HUNGARY – Newly elected Hungarian leader Peter Magyar ignited bilateral tensions in his first call with Slovak Prime Minister Robert Fico on April 21, conditioning cooperation on Slovakia repealing laws criminalizing challenges to the post-World War II Benes Decrees that stripped ethnic Hungarians of property and citizenship under collective guilt.
The decrees, enacted by Czechoslovakia’s Edvard Benes, targeted ethnic Germans and Hungarians,9% of Slovakia’s 5.5 million for alleged wartime collaboration. Fico’s leftist-nationalist government toughened enforcement last year, making denial a crime. While Viktor Orban downplayed it, Magyar elevated minority rights during his April 12 landslide campaign.
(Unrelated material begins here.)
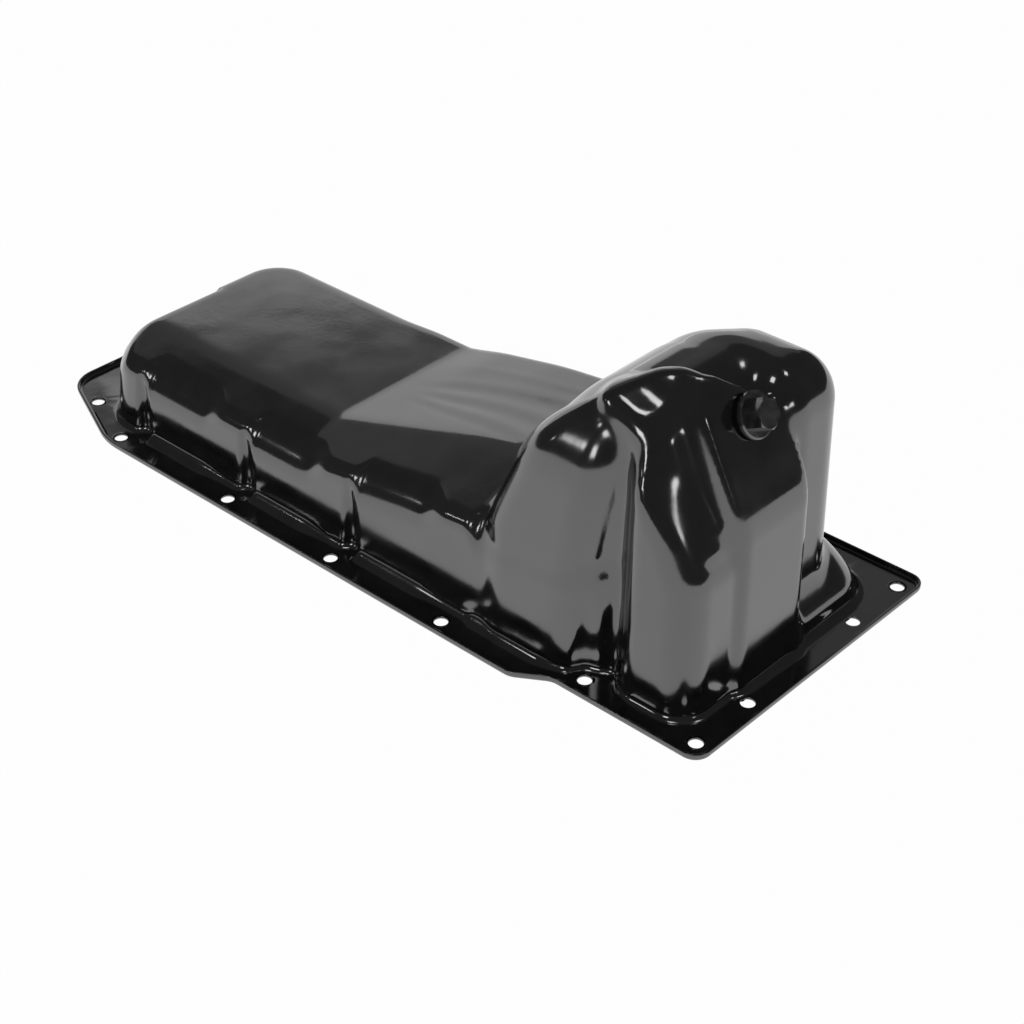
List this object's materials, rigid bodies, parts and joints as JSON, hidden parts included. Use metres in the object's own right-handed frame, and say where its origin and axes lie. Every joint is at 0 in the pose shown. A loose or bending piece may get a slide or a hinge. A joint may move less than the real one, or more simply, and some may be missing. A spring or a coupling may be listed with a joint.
{
  "type": "engine oil pan",
  "caption": "Pressed steel oil pan with a flat bolting flange, shallow fluted trough, ramp, deep rear sump and a drain plug.",
  "frame": {"origin": "centre of the bounding box in plan, on the plane of the bolting flange's sealing face", "axes": "+X along the pan from its shallow front end to its deep rear end, +Z from the open sealing face to the sump's closed bottom"},
  "size_m": [0.5938, 0.2594, 0.1962],
  "materials": {
    "black_paint": "gloss",
    "nut_steel": "satin",
    "gasket": "satin",
    "plug_steel": "gloss"
  },
  "bodies": {
    "pan_body": {"pan": "black_paint", "drain_nut": "nut_steel"},
    "washer": {"drain_gasket": "gasket"},
    "plug": {"drain_plug": "plug_steel"}
  },
  "joints": [
    {"name": "plug_travel", "type": "slide", "parent": "pan_body", "child": "washer", "axis": [0.8898, 0, 0.4563], "range_m": [0, 0.012]},
    {"name": "plug_turn", "type": "hinge", "parent": "washer", "child": "plug", "pos_m": [0.24756, -0.0193, 0.167], "axis": [0.8898, 0, 0.4563], "range_deg": [0, 2882]}
  ],
  "couplings": [
    {"joint": "plug_turn", "follows": "plug_travel", "rad_per_m": 4188.8}
  ]
}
“I told him clearly that we would be able to negotiate on any policy issue if we received a guarantee that Slovakia would repeal the legislation that threatens Hungarians living in Slovakia with imprisonment,” Magyar told Fico, also opposing future land confiscations. Fico countered that relations had been smooth, prioritizing energy ties amid shared Russian oil/gas reliance and a Ukraine pipeline row.
Fico noted irreconcilable stances, eyeing an EU summit meet before bilateral talks. Magyar aims to form Hungary’s government by mid-May.